Leica really messed up things with that flamboyant name M...at last no one knows for sure how to call it...
 
Dante Stella seems to be a big fan of the camera so it would be interesting to hear his approach to PP?
 
I remember it was Steve Huff who claimed that the M240's black and white made the Monochrom redundant. I didn't believe it. I don't have the M240 and am very happy with the M9 and the Monochrom. I like the OP/HB calling the latest one the M10.
 
While I do not have a 10, every digital camera I own is the same.

Profile the camera and set ACR to recognize preset by camera serial rather than Adobe Standard or embedded.

Get WB correct. I almost never use auto because it is wrong . Whi Bal card is the defining color. I set for sun and use one of the profiles to save it for all sun shots.

Leave the uv/ir filter in place unless there are light sources in the pic

moving on, set the exposure and shadow and highlites.

add medium contrast curve

sharpen for capture. Adobe preset is fine.

burn/dodge as required. Maybe spot a reflection or piece of trash or sensor dust Correct perspective and correct for distortion as required.
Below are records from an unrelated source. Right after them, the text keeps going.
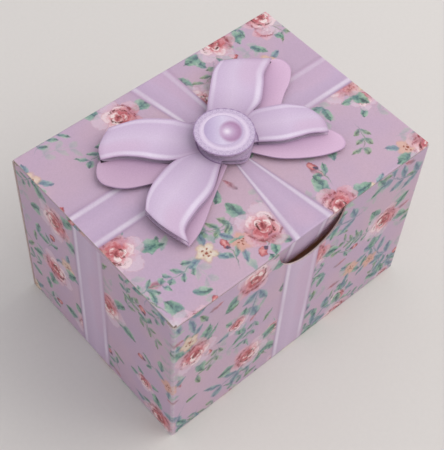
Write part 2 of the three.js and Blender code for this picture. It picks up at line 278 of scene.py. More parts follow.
def spot(t, local, middle, size, soft=0.08):
    # an ellipse: 0 in its middle and 1 on its edge, and its mask
    scaled = add(t, "VectorMath:MULTIPLY_ADD", [local, (1 / size[0], 1 / size[1], 0),
                                                (-middle[0] / size[0], -middle[1] / size[1], 0)])
    distance = add(t, "VectorMath:LENGTH", [scaled])
    mask = add(t, "MapRange:SMOOTHSTEP", [distance, 1 + soft, 1 - soft])
    return distance, mask


def layLeaf(t, ink, local, start, length, width, stops, dab, keep=None):
    # a pointed leaf along X: dark on its vein, lighter above it and cooler at its root, in uneven dabs
    axes = add(t, "SeparateXYZ", [local]).node
    along = add(t, "Math:MULTIPLY_ADD", [axes.outputs["X"], 2 / length, -1 - 2 * start / length])
    bulge = add(t, "Math:MULTIPLY", [along, along])
    half = add(t, "Math:MULTIPLY_ADD", [bulge, -width / 2, width / 2])
    across = add(t, "Math:ABSOLUTE", [axes.outputs["Y"]])
    depth = add(t, "Math:SUBTRACT", [half, across])
    depth = add(t, "Math:MULTIPLY_ADD", [dab, chintz["brokenEdge"] * width, depth])
    mask = add(t, "MapRange", [depth, -0.12, 0.22, 0, 0.92])
    ribs = add(t, "Math:SUBTRACT", [axes.outputs["X"], across])
    ribs = add(t, "Math:SINE", [add(t, "Math:MULTIPLY", [ribs, 5.0])])
    shade = add(t, "Math:MULTIPLY", [across, 1.3 / width])
    shade = add(t, "Math:MULTIPLY_ADD", [ribs, 0.06, shade])
    shade = add(t, "Math:MULTIPLY_ADD", [dab, 1.3, shade])
    upper = add(t, "Math:GREATER_THAN", [axes.outputs["Y"], 0.1])
    shade = add(t, "Math:MULTIPLY_ADD", [upper, 0.26, shade])
    green = add(t, "ValToRGB", [shade], stops=stops)
    cool = add(t, "MapRange", [along, -1.0, 0.5, 0.55, 0.0])
    green = add(t, "Mix:RGBA", [cool, green, chintz["leafRoot"]])
    if keep:
        mask = add(t, "Math:MULTIPLY", [mask, keep])
    return add(t, "Mix:RGBA", [mask, ink, green])


def layRose(t, ink, place, dab, size, spacing, shift, rarity):
    scattered, chance = scatter(t, place, spacing, 0.6, 0.4, shift)
    local = add(t, "VectorMath:SCALE", [scattered, 1 / size])
    bare = ink
    # up to five leaves stand round each rose
    ring, number = around(t, local, 5, 0.3)
    pick = add(t, "CombineXYZ", [number, chance.outputs["Green"], chance.outputs["Blue"]])
    luck = add(t, "TexWhiteNoise", [pick])
    keep = add(t, "Math:GREATER_THAN", [luck, 0.35])
    swing = add(t, "Math:MULTIPLY_ADD", [luck, 1.2, -0.8])
    ring = add(t, "VectorRotate:Z_AXIS", {"Vector": ring, "Center": (3.6, 0, 0), "Angle": swing})
    ink = layLeaf(t, ink, ring, 3.6, 5.8, 3.3, chintz["tealLeaf"], dab, keep)
    reach = add(t, "VectorMath:LENGTH", [local])
    # the blush lies on one side, and the other side is nearly as pale as the ground
    blush = add(t, "VectorMath:DOT_PRODUCT", [local, (0.035, 0.05, 0)])
    share = add(t, "Math:MULTIPLY_ADD", [reach, 0.17, blush])
    share = add(t, "Math:MULTIPLY_ADD", [dab, 0.5, share])
    broken = add(t, "MapRange", [dab, -0.06, 0.05])
    for count, turn, out, half, solid, stops in chintz["petals"]:
        petals, number = around(t, local, count, turn)
        distance, mask = spot(t, petals, (out, 0.25), half, 0.08)
        petal = add(t, "ValToRGB", [share], stops=stops)
        rim = add(t, "MapRange", [distance, 0.84, 1.02, 0, 0.55])
        rim = add(t, "Math:MULTIPLY", [rim, broken])
        petal = add(t, "Mix:RGBA", [rim, petal, chintz["petalRim"]])
        mask = add(t, "Math:MULTIPLY", [mask, solid])
        ink = add(t, "Mix:RGBA", [mask, ink, petal])
    for radius, shift, code in chintz["petalShades"]:
        whole = spot(t, local, (0, 0), (radius, radius), 0.08)[1]
        lit = spot(t, local, shift, (radius, radius), 0.12)[1]
        dark = add(t, "Math:SUBTRACT", [whole, lit], use_clamp=True)
        dark = add(t, "Math:MULTIPLY", [dark, broken])
        ink = add(t, "Mix:RGBA", [dark, ink, code])
    present = add(t, "Math:GREATER_THAN", [chance.outputs["Blue"], rarity])
    return add(t, "Mix:RGBA", [present, bare, ink])


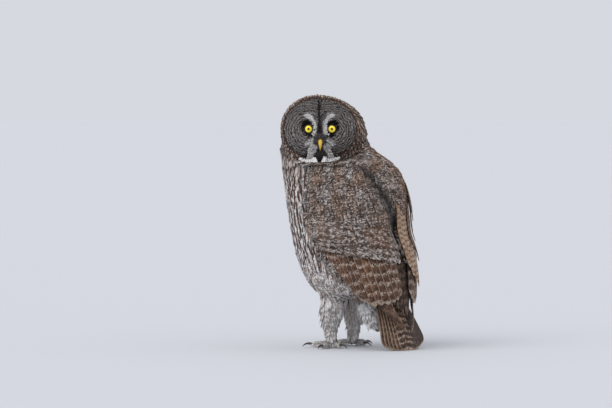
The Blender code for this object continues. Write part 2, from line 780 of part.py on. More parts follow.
rooms = []
for side, word in ((-1, "right"), (1, "left")):
    centre = (EYE_X * side, EYE_FORWARD, 0.0)
    rooms.append(ball("room", centre, EYE_RADIUS + GAP))
    eye = ball("eye_" + word, centre, EYE_RADIUS)
    paint(eye, (0.80, 0.55, 0.05))
rooms.append(horn("room", BILL_UPPER, GAP))
rooms.append(horn("room", BILL_LOWER, GAP))
for room in rooms:
    combine(face, [room], "DIFFERENCE")
paint(face, pale_grey)
upper = horn("bill_upper", BILL_UPPER)
lower = horn("bill_lower", BILL_LOWER)
combine(lower, [horn("room", BILL_UPPER, GAP)], "DIFFERENCE")
nostrils = [ball("nostril", (0.0063 * side, 0.0640, -0.0160), 0.0014, 6, 10) for side in (1, -1)]
combine(upper, nostrils, "DIFFERENCE")
paint(upper, (0.70, 0.52, 0.12))
paint(lower, (0.60, 0.44, 0.12))

for side, word in ((1, "left"), (-1, "right")):
    paint(wing("wing_" + word, side), feather_brown)

rear = tail("tail")
combine(rear, [trunk("room", TRUNK_BOTTOM - 0.02, 0.30, 14, GAP)], "DIFFERENCE")
combine(rear, [box("floor", (-0.3, -0.3, -0.1), (0.3, 0.5, 0.0))], "DIFFERENCE")
paint(rear, feather_brown)

for side, word in ((1, "left"), (-1, "right")):
    paint(leg("leg_" + word, side), pale_grey)
    paint(foot("foot_" + word, side), pale_grey)
    for index, (heading, length, reach) in enumerate(TOES):
        claw = talon("talon_%s_%d" % (word, index + 1), side, heading, length, reach)
        paint(claw, (0.015, 0.014, 0.013))


things = list(bpy.data.objects)
corners = [thing.matrix_world @ vertex.co for thing in things for vertex in thing.data.vertices]
low = [min(corner[i] for corner in corners) for i in range(3)]
high = [max(corner[i] for corner in corners) for i in range(3)]
origin = Vector(((low[0] + high[0]) / 2, (low[1] + high[1]) / 2, low[2]))
for thing in things:
    thing.data.transform(Matrix.Translation(-origin))
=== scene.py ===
"""Looks of the great grey owl: skin, feathers, eyes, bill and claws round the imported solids."""
import itertools
import math

import bmesh
import bpy
import numpy as np
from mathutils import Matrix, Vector
from mathutils.bvhtree import BVHTree


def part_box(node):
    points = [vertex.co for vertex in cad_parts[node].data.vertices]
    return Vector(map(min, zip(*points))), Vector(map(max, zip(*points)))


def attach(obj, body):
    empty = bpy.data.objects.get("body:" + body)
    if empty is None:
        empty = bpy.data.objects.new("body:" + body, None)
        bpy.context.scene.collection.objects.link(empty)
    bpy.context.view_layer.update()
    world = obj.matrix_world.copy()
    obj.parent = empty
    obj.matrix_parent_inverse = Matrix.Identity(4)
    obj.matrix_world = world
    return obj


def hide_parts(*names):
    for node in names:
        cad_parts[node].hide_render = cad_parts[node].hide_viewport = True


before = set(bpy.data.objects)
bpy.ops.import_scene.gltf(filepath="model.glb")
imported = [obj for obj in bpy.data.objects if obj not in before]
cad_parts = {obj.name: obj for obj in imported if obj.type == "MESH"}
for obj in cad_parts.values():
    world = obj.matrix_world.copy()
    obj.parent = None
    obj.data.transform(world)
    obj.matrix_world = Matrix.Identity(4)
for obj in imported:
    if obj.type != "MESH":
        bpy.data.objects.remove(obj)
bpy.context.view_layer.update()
scene = bpy.context.scene

# View, floor and light
# The bird is seen from behind its left side by a long lens at about the height of its head.
# It stands on a plain pale floor in the soft light of an overcast day. Lengths are in metres.
VIEW_AZIMUTH = math.radians(128)
VIEW_ELEVATION = math.radians(2)
VIEW_DISTANCE = 8.0
SENSOR = 36
VIEW_WIDTH = 1.377
VIEW_SIDEWAYS = -0.0765
VIEW_HEIGHT = 0.32175
FLOOR_RADIUS = 40
FLOOR_GREY, FLOOR_PALE, SKY = "C7C8CC", "CBCCCF", "D6D9E0"
LAMPS = (("key", 80, 50, 50, 1.5), ("fill", 190, 35, 90, 0.5))

AHEAD = np.array([math.sin(VIEW_AZIMUTH), -math.cos(VIEW_AZIMUTH), 0.0])
LEFT = np.array([math.cos(VIEW_AZIMUTH), math.sin(VIEW_AZIMUTH), 0.0])
UP = np.array([0.0, 0.0, 1.0])


def middle_of(node):
    """Middle of a node of the frame."""
    lowest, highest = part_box(node)
    return np.array((lowest + highest) / 2)


# The head faces the camera. Its origin lies between the eyes and a little behind them, and
# the rest of the bird is measured from a point under the middle of the breast.
EYE_FORWARD = 0.038
HEAD = (middle_of("eye_left") + middle_of("eye_right")) / 2 - EYE_FORWARD * AHEAD
SHIFT = HEAD - np.array([0.024, -0.038, 0.491])


def shade(code):
    """Linear colour of an sRGB hex code."""
    parts = np.array([int(code[i:i + 2], 16) / 255 for i in (0, 2, 4)])
    return np.where(parts <= 0.04045, parts / 12.92, ((parts + 0.055) / 1.055) ** 2.4)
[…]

open as smart object, dup layer, return top layer back to ACR for noise reduction if required. NR softens the image, so make an edge mask to confine NR to non edges.

save as photoshop file.

Open your pic, dup it, put the two side by side, open soft proof on one and match it to the other. I made a preset from macBeth color checker in selective color and saved it. Do RGB only and make the color sampler read the same in the profiled image and original.
Use it over and over. Turn off profile & save a JPEG at proper size, final sharpen. save.

Send to Ai Pro Lab for economy print. If you did everything correctly, you get back a perfect print.
 
Well OK, lets have a go at M10 (M240) colour processing. Do what you did with the M9. The colour is more accurate with the M10 so less work is needed in that department, but all other things are pretty much the same. More sharpening is required with the M10, but as you do that for the print size anyway it isn't a primary post processing step. And likewise there isn't any fundamental difference in converting a colour file into B&W from either the M9 or M10, there is no big advantage in the M10 other than more resolution. But even resolution is masked a little bit by the change in sensor type, with the M9 having more 'punch' to start with from the CCD sensor. I think of the 'punch' as the micro contrast, and is what people prefer from the M9 sensor.

A thought about Monochrom sales. I also hear they are still selling like hotcakes, but that is to a very specialist user base, buying small numbers of cameras. So any blip in sales, a months slowdown maybe, will statistically look like a massive drop, but its taken from a tiny sample. And while truly excellent monochrome pictures can be made with the M10, the Monochrom gives the specialist other things, a couple are mildly negative (more post processing to alter the linear nature of the base file, and no colour channel manipulate), but the key thing is perhaps the high ISO performance (5000 is perfectly usable) and that at high ISO the noise looks like attractive film grain, not the interpolated colour mush seen from M10 files. And it is this breadth of use that makes the Monochrom attractive, its a camera that can go from imitating large format ultra fine grain to pushed Tri-X and actually look like that without trying hard or adding filter effects in post processing.

Steve
 
What I find to be the main challenge with M240 files processing is find the proper colors when it's not a normal daytime outside picture. I keep having to struggle with funky white balance and skin color issues. Thankfully lightroom has all kinds of sliders but to me it seems the M240 files actually NEED all that much touted mendability of its files so that we can reinvent skin color with every colored light we take a picture in... Its very impressive how "fixable" the M240 files are, but one has to wonder if it wouldn't be much easier if there was less to fix in the first place.